Whether it provided the inspiration for Esther Summerson’s residence or not, the house is interesting to both the historian and local passers-by. Nast Hyde is even older than the house – it was part of the estates of the Abbey of St Albans in the Middle Ages. Hyde is a late Saxon word for an area of land, in this case probably granted by the Abbott to be farmed by a tenant. Nast may well be derived from “East”, being to the east of St Albans. As early as 1337 there is mention in the Abbey Estates’ “Court Book” of Richard atte Rothe de Esthide. Nasthioe appears in 1369 when land was granted to Thomas atte ffelde for the grand sum of five shillings, plus the performance of certain services for the Abbott. When the monasteries were dissolved “Nasthyde” was assessed and recorded as have rental of “£1..16s..0¼ d”
The house was built in the 17th century – probably around 1611, the same time as Hatfield House. By 1642 Phillip Oxton owned the house and was amongst those in the civil war who pledged to “defend the true Protestant religion”, and submitted a petition from locals asking for the St Peters’ vicar to be replaced by one with Puritan ideals. He also offered a horse for use by Parliamentary forces. In 1662 Phillip paid tax on his nine hearths – we can still see the nine chimneys in groups of three today. He died in 1665 leaving his property to his son William.
William sold the estate to Robert Kentish who in 1699 died and left to his son Thomas ‘the estate I live in by the name of Nast Hide with all the lands thereunto belonging and my stocke upon the same’. The house stayed in ownership of the Kentish family but was then let to William Cannon who purchased the house and passed it to his son William when he died in 1814.
Great Nast Hyde had 268 acres of land, stretching across what is now the Country Park, University and Salisbury Village. By 1841 William Cannon lived at the house with his family, 5 agricultural labourers and two servants. The estate was auctioned in 1843 after William’s death and was said to have “proverbially good” shooting, being “Most desirable for the occupation of gentleman farmer”. The house was advertised as ‘one of the substantial Farm Mansions of the olden time whose massive Walls, spacious Rooms, Gabled Roof with Cupola Top present to the eye a frame that has much capability of improvement’.

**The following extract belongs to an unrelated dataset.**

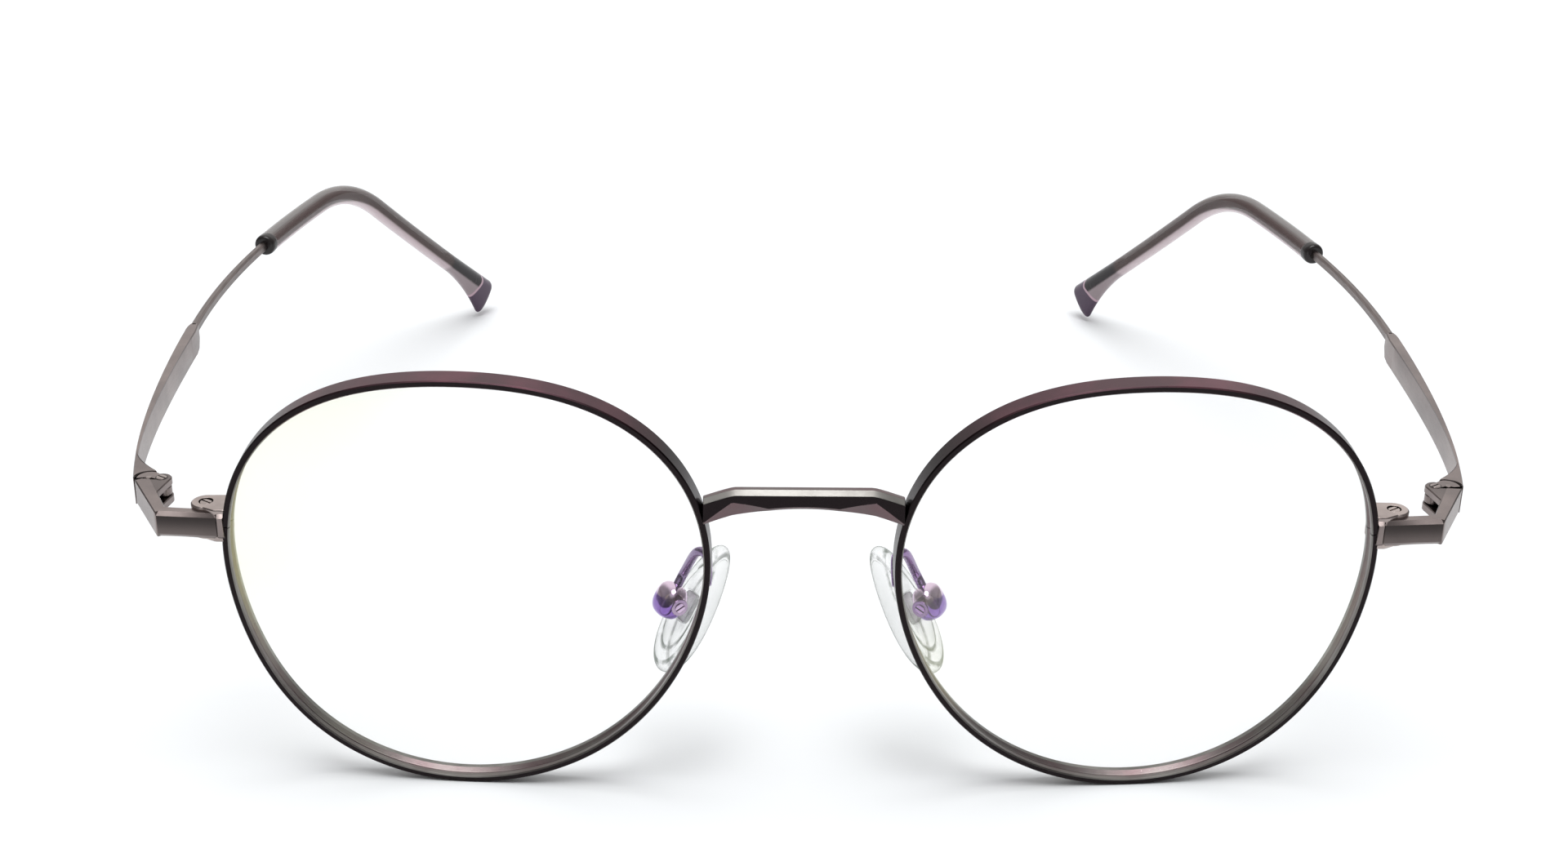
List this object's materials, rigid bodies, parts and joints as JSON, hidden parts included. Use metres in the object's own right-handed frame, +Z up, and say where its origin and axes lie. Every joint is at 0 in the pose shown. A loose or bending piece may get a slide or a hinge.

In 1861 Richard Clark owned Great Nast Hyde and lived there with his family, a servant, a shepherd, a carter, a ploughman and a tasker. With depression in farming, land was sold off reducing the land to around 30acres and in 1923 it was auctioned as an ‘Elizabethan residence occupying splendid position on high ground with good open views·.
More interesting residents followed: the daughter of one owner, Christabel Burton, married Peter von Bielenberg, a Nazi dissident linked to a bomb plot against Hitler in 1944. She was interrogated by the Gestapo, and in her book The Past is Myself in 1988 recalled how her memories of the house sustained her “…indefinable horrors seemed too close to be dealt with. Think of something else. Come now, it is easy, the garden at Nast Hyde and the path through the orchard… it is spring, and the orchard is carpeted with daffodils, let’s watch them nod and bend in the wind…”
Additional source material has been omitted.